The disability rights case puts before the Court an issue it had agreed to decide in 2007, but that case wound up with only a 4-4 split, leaving the issue open. The question is whether parents of a disabled child, who decide on their own to transfer the child to a private school, are entitled to tuition reimbursement from the local public school district if the child had never received any special education assistance previously.  The new case is Forest Grove School District v. T.A. (08-305), involving a disabled student in Forest Grove, Ore.

Here, in summary, are the issues the Court voted to hear in the other cases:

** Whether the federal government is always a party in a lawsuit by a private individual seeking to recover federal funds that have been misspent, so that court rules that are triggered by a federal government role apply to the lawsuit.  The specific issue is whether an individual bringing a so-called “qui tam” lawsuit under the federal False Claims Act must file a notice of appeal, after losing in District Court, within 30 days, or within 60 days.  The 60-day rule usually applies when the federal government is involved.  But the government has the option of staying out of a “qui tam” case, as it did in the case of U.S. ex rel.
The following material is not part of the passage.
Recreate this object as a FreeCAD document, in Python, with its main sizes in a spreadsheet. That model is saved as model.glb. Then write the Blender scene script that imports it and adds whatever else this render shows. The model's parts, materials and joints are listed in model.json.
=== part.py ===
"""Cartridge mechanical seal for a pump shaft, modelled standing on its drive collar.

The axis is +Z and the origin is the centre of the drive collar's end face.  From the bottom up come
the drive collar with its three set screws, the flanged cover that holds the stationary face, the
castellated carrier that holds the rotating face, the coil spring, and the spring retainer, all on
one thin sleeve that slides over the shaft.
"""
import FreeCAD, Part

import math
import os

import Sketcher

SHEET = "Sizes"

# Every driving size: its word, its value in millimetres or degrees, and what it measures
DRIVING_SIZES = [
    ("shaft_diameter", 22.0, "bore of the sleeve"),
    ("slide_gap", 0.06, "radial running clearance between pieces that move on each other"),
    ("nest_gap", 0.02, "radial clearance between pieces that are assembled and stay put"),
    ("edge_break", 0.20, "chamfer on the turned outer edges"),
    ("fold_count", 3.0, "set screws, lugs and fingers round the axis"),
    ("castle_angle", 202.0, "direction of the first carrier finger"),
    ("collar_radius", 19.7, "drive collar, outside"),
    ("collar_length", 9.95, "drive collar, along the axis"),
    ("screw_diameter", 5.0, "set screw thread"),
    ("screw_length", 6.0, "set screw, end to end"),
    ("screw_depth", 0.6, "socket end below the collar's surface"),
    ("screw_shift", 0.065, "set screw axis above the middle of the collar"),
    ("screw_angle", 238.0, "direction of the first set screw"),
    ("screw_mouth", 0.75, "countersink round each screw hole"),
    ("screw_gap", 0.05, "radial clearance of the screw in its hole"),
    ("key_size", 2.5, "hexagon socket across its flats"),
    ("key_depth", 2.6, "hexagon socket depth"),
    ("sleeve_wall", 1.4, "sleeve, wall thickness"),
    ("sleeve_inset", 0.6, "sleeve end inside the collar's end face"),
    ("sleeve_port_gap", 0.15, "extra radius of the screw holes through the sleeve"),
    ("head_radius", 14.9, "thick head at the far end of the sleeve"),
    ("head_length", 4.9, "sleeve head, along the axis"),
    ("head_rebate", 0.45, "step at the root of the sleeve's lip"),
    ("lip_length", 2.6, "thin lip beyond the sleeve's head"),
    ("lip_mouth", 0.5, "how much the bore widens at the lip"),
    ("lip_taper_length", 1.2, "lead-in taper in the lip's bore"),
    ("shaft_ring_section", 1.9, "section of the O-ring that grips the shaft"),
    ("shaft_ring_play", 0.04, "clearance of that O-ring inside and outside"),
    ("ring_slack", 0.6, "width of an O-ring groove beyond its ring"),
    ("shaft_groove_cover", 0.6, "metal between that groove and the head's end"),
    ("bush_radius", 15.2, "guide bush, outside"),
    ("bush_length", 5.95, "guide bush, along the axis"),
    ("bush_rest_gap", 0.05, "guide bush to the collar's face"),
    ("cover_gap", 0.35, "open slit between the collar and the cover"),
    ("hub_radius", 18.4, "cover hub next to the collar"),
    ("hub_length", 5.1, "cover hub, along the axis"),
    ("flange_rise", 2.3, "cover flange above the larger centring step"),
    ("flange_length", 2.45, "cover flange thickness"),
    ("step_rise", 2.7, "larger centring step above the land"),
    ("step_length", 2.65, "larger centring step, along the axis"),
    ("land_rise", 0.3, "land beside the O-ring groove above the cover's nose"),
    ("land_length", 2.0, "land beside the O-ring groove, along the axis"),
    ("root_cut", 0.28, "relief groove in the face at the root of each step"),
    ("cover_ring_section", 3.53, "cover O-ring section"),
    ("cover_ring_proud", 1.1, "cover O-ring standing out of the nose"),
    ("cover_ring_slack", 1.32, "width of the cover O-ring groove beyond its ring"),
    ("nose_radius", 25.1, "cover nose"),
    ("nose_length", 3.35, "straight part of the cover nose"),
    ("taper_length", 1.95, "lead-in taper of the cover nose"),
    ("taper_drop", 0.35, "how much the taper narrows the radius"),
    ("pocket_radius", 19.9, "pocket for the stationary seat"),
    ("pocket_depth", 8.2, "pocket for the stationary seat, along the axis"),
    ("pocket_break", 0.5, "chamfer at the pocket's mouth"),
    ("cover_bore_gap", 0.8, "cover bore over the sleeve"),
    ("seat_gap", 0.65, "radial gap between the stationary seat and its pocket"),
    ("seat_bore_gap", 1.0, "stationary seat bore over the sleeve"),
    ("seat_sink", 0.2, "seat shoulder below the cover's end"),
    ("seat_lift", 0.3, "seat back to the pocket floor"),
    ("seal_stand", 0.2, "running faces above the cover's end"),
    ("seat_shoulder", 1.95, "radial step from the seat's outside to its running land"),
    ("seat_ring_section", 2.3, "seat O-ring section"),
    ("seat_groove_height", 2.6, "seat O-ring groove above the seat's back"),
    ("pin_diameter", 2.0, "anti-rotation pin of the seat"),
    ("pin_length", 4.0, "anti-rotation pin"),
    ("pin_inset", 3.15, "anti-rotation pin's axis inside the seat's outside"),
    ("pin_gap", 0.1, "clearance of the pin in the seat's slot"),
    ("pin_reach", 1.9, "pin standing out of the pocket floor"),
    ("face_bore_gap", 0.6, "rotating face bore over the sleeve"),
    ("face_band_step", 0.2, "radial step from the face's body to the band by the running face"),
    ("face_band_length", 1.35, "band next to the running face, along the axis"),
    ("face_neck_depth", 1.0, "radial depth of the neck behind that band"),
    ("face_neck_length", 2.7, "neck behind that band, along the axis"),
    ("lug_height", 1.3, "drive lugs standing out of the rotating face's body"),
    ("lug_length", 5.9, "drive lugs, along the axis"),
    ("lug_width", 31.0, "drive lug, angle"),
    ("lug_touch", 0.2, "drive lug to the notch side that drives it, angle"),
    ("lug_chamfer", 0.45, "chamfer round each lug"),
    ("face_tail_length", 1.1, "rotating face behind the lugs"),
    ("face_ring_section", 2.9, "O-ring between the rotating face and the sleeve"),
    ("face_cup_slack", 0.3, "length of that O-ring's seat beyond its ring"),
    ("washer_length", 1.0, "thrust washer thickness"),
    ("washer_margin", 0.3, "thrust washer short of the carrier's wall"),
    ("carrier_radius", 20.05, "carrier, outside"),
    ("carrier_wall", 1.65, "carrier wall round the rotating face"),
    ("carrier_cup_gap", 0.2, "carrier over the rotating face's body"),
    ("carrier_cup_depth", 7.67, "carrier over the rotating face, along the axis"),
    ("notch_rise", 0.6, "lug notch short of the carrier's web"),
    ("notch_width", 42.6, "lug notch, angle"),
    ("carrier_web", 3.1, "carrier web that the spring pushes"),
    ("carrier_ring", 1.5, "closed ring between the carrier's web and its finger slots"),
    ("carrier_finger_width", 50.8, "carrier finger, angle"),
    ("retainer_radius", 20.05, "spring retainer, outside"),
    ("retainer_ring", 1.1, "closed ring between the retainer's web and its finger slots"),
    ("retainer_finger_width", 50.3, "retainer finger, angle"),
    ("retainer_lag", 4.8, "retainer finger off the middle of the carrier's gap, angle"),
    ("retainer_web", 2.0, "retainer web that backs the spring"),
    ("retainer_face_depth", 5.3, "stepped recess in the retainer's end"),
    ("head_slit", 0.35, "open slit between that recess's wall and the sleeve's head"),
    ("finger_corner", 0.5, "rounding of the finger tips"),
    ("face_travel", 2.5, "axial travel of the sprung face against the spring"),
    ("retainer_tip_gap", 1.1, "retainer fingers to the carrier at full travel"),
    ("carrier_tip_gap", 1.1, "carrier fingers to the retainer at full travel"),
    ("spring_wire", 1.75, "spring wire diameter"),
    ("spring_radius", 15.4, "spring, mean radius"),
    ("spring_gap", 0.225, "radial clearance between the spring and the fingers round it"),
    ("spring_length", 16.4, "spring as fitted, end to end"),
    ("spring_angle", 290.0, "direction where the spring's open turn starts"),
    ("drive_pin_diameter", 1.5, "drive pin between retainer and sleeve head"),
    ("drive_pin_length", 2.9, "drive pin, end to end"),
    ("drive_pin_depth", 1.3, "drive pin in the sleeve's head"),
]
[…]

Eisenstein v. New York City (08-660), a case involving New York City government treatment of its employees who live outside the city.

** Whether a state is constitutionally barred from challenging the claim of mental retardation of an individual it seeks to execute for crime, if a state court had once found the person to be retarded even while upholding a death sentence.  The case of Bobby v. Bies (08-598) involves an Ohio case that basically revolves around a “double jeopardy” issue.  Specifically, it is whether it is unconstitutional double jeopardy if a state begins a new challenge to a convicted killer’s mental retardation, if a state court had previously found the individual to be retarded — thus possibly settling an ultimate issue so that it could not be pursued anew later.

** In a new case on the relationship between criminal convictions and deporting an alien living in the U.S., whether the individual can be ordered out of the country based on a conviction for a fraud conspiracy involving loss to the victim of more than $10,000, if the jury in the case did not specifically find that the loss reached that level — even though, in this case, the convicted individual had conceded in court papers that the loss actually reached more than $100 million. The case is Nijhawan v. Mukasey (Attorney General), 08-495, involving an immigrant from India.